The Third Eye appears in an aspect ratio of 1.85:1 on this Blu-ray Disc. Though not stellar, this usually became an appealing presentation.
Sharpness turned into the only relative weak link. While much of the film exhibited nice accuracy and delineation, some shots felt oddly soft.
Did these represent the original photography? Perhaps, but they didn’t come across that way. In any case, these instances remained modest and most of the film looked well-defined.
No issues with jagged edges or moiré effects arose, and I saw no edge haloes. With a nice layer of grain, I didn’t suspect any egregious noise reduction, and print flaws remained absent.
Blacks felt dark and tight, while low-light shots offered pleasant clarity and smoothness. Except for occasional softness, the disc delivered a solid image.
For its era, the film’s LPCM monaural soundtrack held up reasonably well. As always with Italian production, the dialogue got looped in after the shoot, and that meant the lines could feel somewhat unnatural.
Nonetheless, speech remained concise and without edginess or other issues. Neither music nor effects mustered great range, but both seemed clean and lacked distortion. Given the movie’s age, this became a perfectly decent mix.
Eye included an English dub as well, one that came with subpar voice acting. Choose it if you hate subtitles, but go with the Italian if you want superior performances.
When we shift to extras, we begin with an audio commentary from film critic Rachael Nisbet. She offers a running, screen-specific discussion of story/characters, themes and interpretation, cast and crew, genre domains, and some production elements.
When Nisbet focuses on filmmaker notes, this turns into a pretty good track. However, she spends too much time on the movie’s plot and characters.
I appreciate her attempts at insights in those domains, but let’s face it: Eye doesn’t offer a particularly rich tale. There’s enough here to make the commentary worth a listen, but expect ups and downs.
Called The Cold Kiss of Death, “Italian film devotee” Mark Thompson Ashworth delivers a six-minute, 15-second introduction to the film. He gives us basics about the movie in what seems more like a brief overview than a true “introduction” but he adds some good notes.
A visual essay entitled Nostalgia Becomes Necrophilia spans 12 minutes and brings notes from author/filmmaker Lindsay Hallam.
She offers some context, interpretation and film connections but she mainly describes the story. This becomes a spotty piece.
All Eyes on Erika brings a 15-minute, 40-second interview with actor Erika Blanc. She tells us about her experiences during the shoot in this enjoyable chat.
An Image Gallery encompasses four publicity elements. It seems forgettable.

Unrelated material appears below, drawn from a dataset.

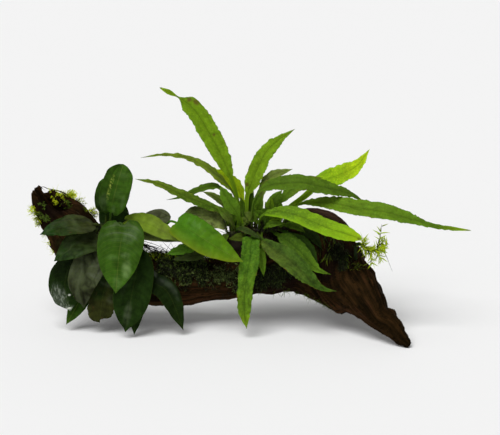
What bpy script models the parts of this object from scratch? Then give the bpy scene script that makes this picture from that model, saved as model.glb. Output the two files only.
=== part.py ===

With its tale of a man whose grief drives him mad, The Third Eye comes with a potentially intriguing plot. However, the final product lacks drama or much to sustain the viewer. The Blu-ray comes with generally good picture, adequate audio and a mix of bonus materials. Eye gets some points as a way to see Franco Nero, but the movie itself doesn’t satisfy.
Note that as of September 2022, The Third Eye can be found only as part of a four-film “Gothic Fantastico” collection. The set also includes Lady Morgan’s Vengeance, The Blancheville Monster and The Witch.